To see my moods and know what they meant.
Understand when to stand in and when to go.
What kind of man could trust another with the heart of all he's been working for?
Let them spread their wings wide and start to fly.

In Memory : 21st August 1949 ~ 14th February 1998



Traveller fell apart at 7:02 PM



September 05, 2004

Today's service at church was wonderful. It touched my heart in more ways than one and on several occasions, I had to stop the tears from flowing. Today was a Father's Day celebration and although I don't normally get this emotional during Father's Day, I did this time. Firstly, there was the beautiful song written by Adrian which totally moved me. It went something like "What kind of a man would do that for me? Work long hours and still be there for me". It was then that I had to admit that I miss Dad terribly. Yes, I know I've been through this many times. I constantly write in my blog that I miss my father and that I wish he were still here to see me grow, get married and be a grandfather. But the fact remains unchanged, he is gone. He won't ever see his grandchildren nor give me a pat on the back on my wedding day. But there was something I realised. Dad had never left me, he's been here all along, kept within me. Trying to guide my path and hoping that I continue on the path he set for me before he died. And at that moment, I smiled to myself and felt this warm aura engulf me. Perhaps it was Dad, perhaps it was God. It felt as if the years of darkness which built up a wall around my soul were being melted by the rays of light and warmth coming from around me. It was magical. Heavenly even.

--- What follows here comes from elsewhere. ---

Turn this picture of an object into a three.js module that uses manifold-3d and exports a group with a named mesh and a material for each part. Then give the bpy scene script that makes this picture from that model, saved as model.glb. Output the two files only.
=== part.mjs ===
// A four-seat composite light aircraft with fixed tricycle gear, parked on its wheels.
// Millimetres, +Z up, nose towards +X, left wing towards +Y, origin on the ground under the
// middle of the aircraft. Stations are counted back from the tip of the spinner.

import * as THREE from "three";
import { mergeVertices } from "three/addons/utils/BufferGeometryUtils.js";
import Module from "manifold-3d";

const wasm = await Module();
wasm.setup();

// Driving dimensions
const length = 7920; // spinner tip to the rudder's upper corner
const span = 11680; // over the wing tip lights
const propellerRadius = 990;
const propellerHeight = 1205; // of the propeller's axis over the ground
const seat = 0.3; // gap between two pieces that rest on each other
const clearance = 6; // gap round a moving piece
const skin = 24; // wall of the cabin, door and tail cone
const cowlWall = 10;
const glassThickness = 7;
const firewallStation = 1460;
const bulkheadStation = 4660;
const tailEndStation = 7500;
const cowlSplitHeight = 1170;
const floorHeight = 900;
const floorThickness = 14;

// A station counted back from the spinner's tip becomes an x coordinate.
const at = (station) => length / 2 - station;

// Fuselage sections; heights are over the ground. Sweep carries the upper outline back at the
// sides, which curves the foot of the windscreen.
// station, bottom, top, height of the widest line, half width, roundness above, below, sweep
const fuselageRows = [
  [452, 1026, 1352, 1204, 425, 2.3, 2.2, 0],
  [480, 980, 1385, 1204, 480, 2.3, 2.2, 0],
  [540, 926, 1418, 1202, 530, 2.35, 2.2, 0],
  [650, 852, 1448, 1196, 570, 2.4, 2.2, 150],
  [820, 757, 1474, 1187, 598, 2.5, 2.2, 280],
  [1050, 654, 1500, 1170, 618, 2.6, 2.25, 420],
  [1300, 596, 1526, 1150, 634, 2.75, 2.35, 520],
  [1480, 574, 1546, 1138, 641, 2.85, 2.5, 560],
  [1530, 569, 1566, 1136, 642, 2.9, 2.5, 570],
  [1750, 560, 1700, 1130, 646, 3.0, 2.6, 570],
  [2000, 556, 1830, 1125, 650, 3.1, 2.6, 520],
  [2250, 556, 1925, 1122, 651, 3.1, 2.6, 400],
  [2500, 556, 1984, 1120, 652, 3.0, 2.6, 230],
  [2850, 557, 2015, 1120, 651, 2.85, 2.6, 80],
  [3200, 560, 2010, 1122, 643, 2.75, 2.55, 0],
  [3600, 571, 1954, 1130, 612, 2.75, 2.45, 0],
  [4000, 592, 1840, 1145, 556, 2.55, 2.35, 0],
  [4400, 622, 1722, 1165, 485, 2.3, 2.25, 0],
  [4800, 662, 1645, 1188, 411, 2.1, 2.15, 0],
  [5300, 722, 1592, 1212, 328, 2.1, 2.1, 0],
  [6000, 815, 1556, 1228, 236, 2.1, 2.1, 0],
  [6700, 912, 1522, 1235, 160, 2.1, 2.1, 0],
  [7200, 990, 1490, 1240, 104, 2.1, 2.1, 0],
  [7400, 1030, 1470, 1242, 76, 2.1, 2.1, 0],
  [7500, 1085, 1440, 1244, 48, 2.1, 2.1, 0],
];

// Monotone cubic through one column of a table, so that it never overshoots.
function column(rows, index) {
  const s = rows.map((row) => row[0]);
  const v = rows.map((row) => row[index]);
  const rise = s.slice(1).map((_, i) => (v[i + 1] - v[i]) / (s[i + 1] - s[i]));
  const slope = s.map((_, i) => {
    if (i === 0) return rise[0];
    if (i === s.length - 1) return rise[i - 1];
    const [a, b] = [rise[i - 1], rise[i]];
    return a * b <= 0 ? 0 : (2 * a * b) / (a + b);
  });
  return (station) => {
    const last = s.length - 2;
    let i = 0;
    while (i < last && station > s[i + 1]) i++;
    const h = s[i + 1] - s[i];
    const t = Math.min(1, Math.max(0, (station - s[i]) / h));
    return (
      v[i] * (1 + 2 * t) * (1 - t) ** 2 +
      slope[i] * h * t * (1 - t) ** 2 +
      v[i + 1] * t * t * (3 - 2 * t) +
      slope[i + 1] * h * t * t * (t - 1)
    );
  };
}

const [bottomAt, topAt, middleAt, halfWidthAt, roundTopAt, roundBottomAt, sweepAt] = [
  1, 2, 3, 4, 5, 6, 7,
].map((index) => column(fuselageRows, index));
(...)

Then a member of the church (shan't name her) went to the podium and shared with us a testimony of her life before she came to Christ. Her story really moved me and demonstrated to me how God can really love one so steeped in sin and hatred. And I got down to thinking, how my life has been filled in so much dread, darkness and sin. If there is hope for her, surely there is hope for me. Some glimmer at least. For this dark, nether soul entrapped within me.

One thing's for sure, I'm troubled. Today's message resounded very very deeply within me. I need to ponder over this.